Following a full program in New York City Monday - which included a brief visit to the site of the Sept. 11 terror attack - Vice-President Hu Jintao is due to meet with President Bush and Vice-President Cheney in Washington over the next two days.

China's heir apparent is expected to succeed President Jiang Zemin as Communist Party head late this year and president of China early in 2003. His first official visit to the U.S. comes at a time when Sino-U.S. relations have taken a beating over the administration's support for Taiwan, and analysts widely predict Hu will bring up Beijing's concerns regarding the island democracy it considers a renegade province. […]

'Don't Play Down Human Rights'

Also offering advice ahead of the Hu meetings was Human Rights Watch, which said Monday there had been no improvement in Beijing's rights record since Bush visited China last February.

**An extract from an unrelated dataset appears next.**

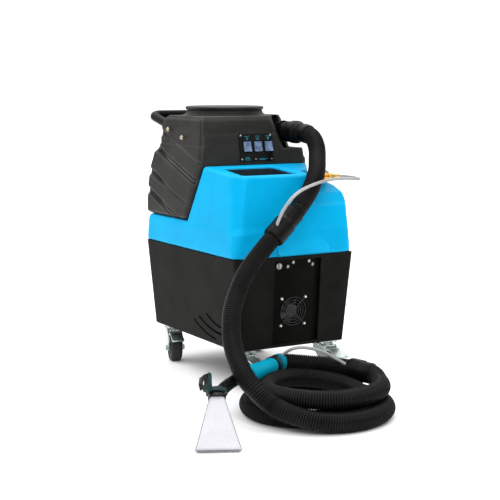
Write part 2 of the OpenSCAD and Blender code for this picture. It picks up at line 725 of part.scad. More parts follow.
module switch_panel() color([0.03, 0.03, 0.035]) seat() {
    difference() {
        union() {
            tank_front() translate([switch_x - switch_w / 2, -3.2, switch_up - switch_h / 2])
                cube([switch_w, 3, switch_h]);
            for (k = [-1:1]) at_rocker(k)
                translate([-rocker_w / 2 - 2.5, -5, -rocker_h / 2 - 3]) cube([rocker_w + 5, 22, rocker_h + 6]);
        }
        for (k = [-1:1]) at_rocker(k) {
            translate([-rocker_w / 2 - 0.5, -6, -rocker_h / 2 - 1.4]) cube([rocker_w + 1, 20, rocker_h + 2.8]);
            translate([-rocker_w / 2 - 2, 4, 0]) rotate([0, 90, 0])
                cylinder(h = rocker_w + 4, r = rocker_pin_r + fit);
        }
    }
}

rocker_outline = [[-5.2, -13.2], [-8.6, -13.4], [-5.4, 0], [-4.6, 13.4], [-1, 13.4], [9, 5], [9, -5],
    [-1, -13.4]];
module rocker(k) color([0.55, 0.56, 0.85]) seat() at_rocker(k) {
    translate([-rocker_w / 2, 0, 0]) rotate([90, 0, 90]) linear_extrude(rocker_w) polygon(rocker_outline);
    translate([-rocker_w / 2 - 1.6, 4, 0]) rotate([0, 90, 0]) cylinder(h = rocker_w + 3.2, r = rocker_pin_r);
}

switch_screw_spots = [[-46, 32], [46, 32], [-46, -32], [-4, -32], [46, -32]];
module switch_screws() color([0.82, 0.82, 0.80]) seat() tank_front() for (p = switch_screw_spots)
    translate([switch_x + p.x, -3.2, switch_up + p.y])
        rotate([90, 0, 0]) cylinder(h = 1.6, r1 = 2.8, r2 = 1.8);

// ---- hose inlet, drain and coupler ----

module hose_inlet() color([0.05, 0.05, 0.05]) seat()
    translate([inlet_x, inlet_face_y, inlet_z]) rotate([90, 0, 0])
    difference() {
        union() {
            translate([0, 0, 0.2]) cylinder(h = 4, r = inlet_r + 2);
            translate([0, 0, -12]) cylinder(h = 40, r = hose_bore_r + 3);
            for (k = [0:1]) translate([0, 0, 7 + k * 6]) cylinder(h = 3, r = inlet_r - 2);
        }
        translate([0, 0, -40]) cylinder(h = 80, r = hose_bore_r);
    }

module hose_elbow() color([0.06, 0.06, 0.06]) seat() {
    tube(elbow_route, hose_r, hose_sides * 2);
    translate([inlet_x, -6, inlet_z]) rotate([90, 0, 0]) difference() {
        union() {
            translate([0, 0, -4]) cylinder(h = 26, r = inlet_r);
            translate([0, 0, 20]) cylinder(h = 26, r = inlet_r + 3);
            translate([0, 0, 46]) cylinder(h = 12, r1 = inlet_r + 3, r2 = hose_r + 1);
        }
        translate([0, 0, -5]) cylinder(h = 9.2, r = hose_bore_r + 3.2);
    }
    along([elbow_route[3], elbow_route[4]]) cylinder(h = 22, r = hose_r + 2.5);
}

module drain_valve() color([0.06, 0.06, 0.06]) seat() translate([0, drain_y, drain_z]) rotate([-90, 0, 0])
    difference() {
        union() {
            translate([0, 0, -16]) cylinder(h = 20, r = 19);
            translate([0, 0, 3.2]) cylinder(h = 5, r = 30);
            cylinder(h = 42, r = 19);
            translate([0, 0, 36]) cylinder(h = 8, r = 23);
            translate([0, 0, 22]) rotate([90, 0, 0]) cylinder(h = 26, r = 8);
        }
        translate([0, 0, -20]) cylinder(h = 70, r = 14);
        translate([0, -10, 22]) rotate([90, 0, 0]) cylinder(h = 20, r = 4 + fit);
    }

module drain_lever() color([0.75, 0.08, 0.06]) seat() translate([0, drain_y + 22, drain_z]) {
    translate([0, 0, 26.3]) cylinder(h = 5, r = 9);
    translate([0, 0, 14.5]) cylinder(h = 14, r = 4);
    translate([-7, -2, 26.3]) cube([14, 6, 5]);
    translate([-8, -2, 27.3]) cube([62, 11, 4]);
}

module solution_coupler() color([0.80, 0.62, 0.26]) seat()
    translate([0, coupler_y, coupler_z]) rotate([0, 90, 0]) {
    translate([0, 0, 44]) cylinder(h = 34, r = 8);
    translate([0, 0, 78]) cylinder(h = 12, r = 11, $fn = 6);
    translate([0, 0, 90]) cylinder(h = 8, r = 7);
    translate([0, 0, 98]) cylinder(h = 14, r = 11.5, $fn = 6);
    difference() {
        translate([0, 0, 112]) cylinder(h = 26, r = 8.6);
        translate([0, 0, 118]) cylinder(h = 22, r = 6.05);
    }
}

module coupler_collar() color([0.78, 0.45, 0.12]) seat()
    translate([116, coupler_y, coupler_z]) rotate([0, 90, 0])
    difference() {
        union() {
            cylinder(h = 18, r = 11);
            for (z = [1, 14]) translate([0, 0, z]) cylinder(h = 3, r = 12);
        }
        translate([0, 0, -1]) cylinder(h = 20, r = 8.6 + fit);
    }

module coupler_plug() color([0.85, 0.70, 0.35]) seat()
    translate([0, coupler_y, coupler_z]) rotate([0, 90, 0]) {
    translate([0, 0, 124]) cylinder(h = 20, r = 6);
    translate([0, 0, 143]) cylinder(h = 10, r = 8.5, $fn = 6);
    translate([0, 0, 153]) cylinder(h = 15, r = 6.5);
}

// ---- vacuum hose ----

module upper_hose() color([0.05, 0.05, 0.05]) seat() tube(upper_route, hose_r, hose_sides);

module mid_cuff() color([0.07, 0.07, 0.07]) seat() {
    along(mid_cuff_ends) {
        cylinder(h = 34, r = 25.5);
        translate([0, 0, 32]) cylinder(h = 8, r1 = 25.5, r2 = 28.5);
        translate([0, 0, 40]) cylinder(h = 50, r = 28.5);
        translate([0, 0, 89]) cylinder(h = 4, r1 = 28.5, r2 = 26);
    }
    translate([-98, -321, 413]) cylinder(h = 24, r = 7.5);
}

module lower_hose() color([0.05, 0.05, 0.05]) seat() tube(lower_route, hose_r, hose_sides);

module coil_turns(r_in, r_out, z0, turn_from, turn_to) translate([coil_at.x, coil_at.y, z0])
    rotate([0, 0, turn_from]) rotate_extrude(angle = turn_to - turn_from, $fn = 72) {
        translate([r_in + hose_r, hose_r]) circle(hose_r, $fn = 24);
        translate([r_out - hose_r, hose_r]) circle(hose_r, $fn = 24);
        translate([r_in + hose_r, 0]) square([max(0.1, r_out - r_in - 2 * hose_r), 2 * hose_r]);
    }

// The coil's outline: two turns side by side on the floor, the rest of them on top
module hose_coil() color([0.05, 0.05, 0.05]) seat() {
    coil_turns(coil_in, coil_out, 0, 0, 360);
    coil_turns(coil_in, coil_in + 2 * hose_r, coil_step, 0, 360);
    coil_turns(coil_in + 2, coil_out, coil_step, 250, 362);
}

module tool_cuff() color([0.07, 0.07, 0.07]) seat() {
    along(tool_cuff_ends) {
        cylinder(h = 24, r = 26);
        translate([0, 0, 24]) cylinder(h = 38, r = 28);
    }
    along(line_boss_ends) cylinder(h = norm(line_boss_ends[1] - line_boss_ends[0]), r = 7.5);
}

module tail_hose() color([0.05, 0.05, 0.05]) seat() tube(tail_route, hose_r, hose_sides);

module upper_line() color([0.72, 0.72, 0.72]) seat() tube(upper_line_route, line_r, line_sides);

module lower_line() color([0.72, 0.72, 0.72]) seat() tube(lower_line_route, line_r, line_sides);

// ---- hand tool ----

module tool_grip() color([0.0, 0.66, 0.82]) seat() along(grip_ends) {
    len = norm(grip_ends[1] - grip_ends[0]);
    rotate_extrude() polygon([
        [0, 0], [21, 0], [grip_r, 3], [grip_r, 22], [20.5, 60], [20.5, len - 70], [grip_r, len - 24],
        [grip_r, len - 3], [21, len], [0, len]]);
}

module tool_tube() color([0.06, 0.06, 0.06]) seat() {
    tube(tool_route, tube_r, hose_sides);
    tool_head() {
        translate([0, 0, -2]) cylinder(h = 8, r = 20);
        translate([0, 0, 10]) cylinder(h = 7, r = 21);
    }
}

module tool_nozzle() color([0.93, 0.94, 0.95]) seat() tool_head() difference() {
    hull() {
        translate([-throat_w / 2, -15, -6]) cube([throat_w, 30, 3.5]);
        translate([-nozzle_w / 2, -7, -nozzle_len]) cube([nozzle_w, 14, 8]);
    }
    hull() {
        translate([-throat_w / 2 + 2, -13, -4]) cube([throat_w - 4, 26, 3]);
        translate([-nozzle_w / 2 + 2, -5, -nozzle_len - 1]) cube([nozzle_w - 4, 10, 8]);
    }
}

module tool_valve() color([0.10, 0.35, 0.36]) seat() tool_head() {
    rotate([0, 0, valve_turn]) difference() {
        union() {
            translate([-7, -34, 8]) cube([14, 15, 16]);
            for (x = [-7.5, 5.5]) translate([x, -30, 23]) cube([2, 10, 28]);
        }
        translate([-10, trigger_pivot.x, trigger_pivot.y]) rotate([0, 90, 0]) cylinder(h = 20, r = 2 + fit);
    }
    translate([0, 0, 9]) difference() {
        cylinder(h = 9, r = 24);
        translate([0, 0, -1]) cylinder(h = 11, r = 20.6);
    }
    translate([jet_at.x, jet_at.y, -26]) cylinder(h = 42, r = 3.5);
    translate([jet_at.x, jet_at.y, -36]) cylinder(h = 12, r1 = 5.5, r2 = 3);
}

module tool_trigger() color([0.03, 0.03, 0.03]) seat() tool_head() rotate([0, 0, valve_turn]) {
    translate([-7, trigger_pivot.x, trigger_pivot.y]) rotate([0, 90, 0]) cylinder(h = 14, r = 2);
    translate([-4.5, 0, 0]) rotate([90, 0, 90]) linear_extrude(9) polygon(trigger_outline);
}

base_shell();
front_panel();
panel_fasteners();
fan_frame();
fan_rotor();
fan_guard();
fan_screws();
power_inlets();
vacuum_motor();
solution_pump();
caster_plates();
caster_bolts();
fork(0);  // fork_front_left
fork(1);  // fork_front_right
fork(2);  // fork_rear_left
fork(3);  // fork_rear_right
wheel(0);  // wheel_front_left
wheel(1);  // wheel_front_right
wheel(2);  // wheel_rear_left
wheel(3);  // wheel_rear_right
brake(0);  // brake_front_left
brake(1);  // brake_front_right
brake(2);  // brake_rear_left
brake(3);  // brake_rear_right
solution_tank();
bin_liner();
fill_cap();
recovery_tank();
standpipe();
lid_gasket();
lid();
handle();
handle_screws();
switch_panel();
rocker(-1);  // rocker_left
rocker(0);  // rocker_middle
rocker(1);  // rocker_right
switch_screws();
hose_inlet();
hose_elbow();
drain_valve();
drain_lever();
solution_coupler();
coupler_collar();
coupler_plug();
upper_hose();
mid_cuff();
lower_hose();
hose_coil();
tool_cuff();
tail_hose();
upper_line();
lower_line();
tool_grip();
tool_tube();
tool_nozzle();
tool_valve();
tool_trigger();
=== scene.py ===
"""Portable carpet extractor: a black base on casters, a blue solution tank with a tool bin, a black
recovery tank with its lid and handle, a coiled vacuum hose and a hand tool with a flat nozzle."""

import math

import bmesh
import bpy
import numpy as np
from mathutils import Matrix, Vector


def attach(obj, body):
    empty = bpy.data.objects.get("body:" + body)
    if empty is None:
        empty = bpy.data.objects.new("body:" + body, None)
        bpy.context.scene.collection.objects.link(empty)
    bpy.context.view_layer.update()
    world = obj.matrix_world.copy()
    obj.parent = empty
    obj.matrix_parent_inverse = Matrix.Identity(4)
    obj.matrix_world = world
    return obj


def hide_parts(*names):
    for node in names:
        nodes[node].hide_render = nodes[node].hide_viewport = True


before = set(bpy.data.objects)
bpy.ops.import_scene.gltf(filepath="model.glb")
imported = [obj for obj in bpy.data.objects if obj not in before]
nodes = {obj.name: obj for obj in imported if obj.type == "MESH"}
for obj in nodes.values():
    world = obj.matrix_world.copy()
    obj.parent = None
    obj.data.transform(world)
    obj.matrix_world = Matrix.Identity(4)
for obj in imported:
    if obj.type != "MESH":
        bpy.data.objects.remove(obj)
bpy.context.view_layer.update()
scene = bpy.context.scene

MM = 0.001
# The machine's own frame lies this far along Y in the shared frame, in millimetres
BODY_Y = -11.9


# ---- places ----

def at(x, y, z):
    """A point of the machine's own frame, in millimetres, as metres of the shared frame."""
    return Vector((x, y + BODY_Y, z)) * MM


def route(rows):
    """Several such points, as rows of an array."""
    return np.array([at(*row) for row in rows])


def aim(start, end):
    """The matrix that carries the Z axis onto the line from start to end."""
    return Matrix.Translation(start) @ (end - start).to_track_quat("Z", "Y").to_matrix().to_4x4()


def leaning(x, y, z, degrees):
    """The frame of a surface that starts at a point and leans about X."""
    return Matrix.Translation(at(x, y, z)) @ Matrix.Rotation(math.radians(degrees), 4, "X")


TANK_FRONT = leaning(0, -46, 566, -8)
HANDLE_FRAME = leaning(0, 48, 634, 13)
TOOL_HEAD = Matrix.Translation(at(-418, -599, 100)) @ (
    Matrix.Rotation(math.radians(-26), 4, "Z") @ Matrix.Rotation(math.radians(-39), 4, "X"))


# ---- camera, floor and light ----

def add_camera():
    """A long lens in front of the left corner, a little above the machine and looking slightly down."""
    tilt, turn = 90 - 7.79, -30.1
    camera = bpy.data.objects.new("camera", bpy.data.cameras.new("camera"))
    camera.data.lens = 89.3
    camera.data.sensor_width = 36
    camera.data.clip_end = 40
    camera.location = at(-1682, -2924, 789)
    camera.rotation_euler = (math.radians(tilt), 0, math.radians(turn))
    scene.collection.objects.link(camera)
    scene.camera = camera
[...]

"The administration must step up the pressure," said Mike Jendrzejczyk of the organization's Asia Division. "Hu needs to understand that China's international human rights obligations are a key issue in U.S.-China relations." Jendrzejczyk cited several areas of particular concern, including imprisonment of political and religious dissidents and repression in Tibet and Xinjiang - in the latter case justified by Beijing as part of the war against terrorism. "Some might be tempted to play down human rights with Hu, since it's his first visit here," he said. "But that would be a major mistake. Differences over human rights should be dealt with candidly and constructively, not swept under the rug."

Hu has been met by small demonstrations at the early stops of his visit. In Hawaii, supporters of Taiwan and practitioners of the Falun Gong meditation group protested outside his Waikiki hotel, while Chinese students studying there expressed backing for him.

In New York, a handful of Falun Gong members held a vigil outside Hu's hotel. Since Beijing banned Falun Gong in 1999, thousands of practitioners have been jailed or sent to labor camps. The movement claims that 403 have died in police custody. The group's New York-based Information Center in a statement called on Hu and other Chinese leaders to put an end to what it called "the reign of terror unleashed by Chinese dictator Jiang Zemin against compassionate, nonviolent people."

Falun Gong noted that a classmate of Hu's at Beijing's prestigious Tsinghua University, Zhang Mengye, had in recent years spent two years in a labor camp "because he refused to give up his practice." Around 300 Tsinghua students and faculty had been detained or jailed since the movement was banned, it said. During his visit last February, Bush addressed students at Tsinghua, while Hu sat alongside him. "Freedom of religion is not something to be feared," the president told his audience then. "It's to be welcomed, because faith gives us a moral core and teaches us to hold ourselves to high standards, to love and to serve others, and to live responsible lives."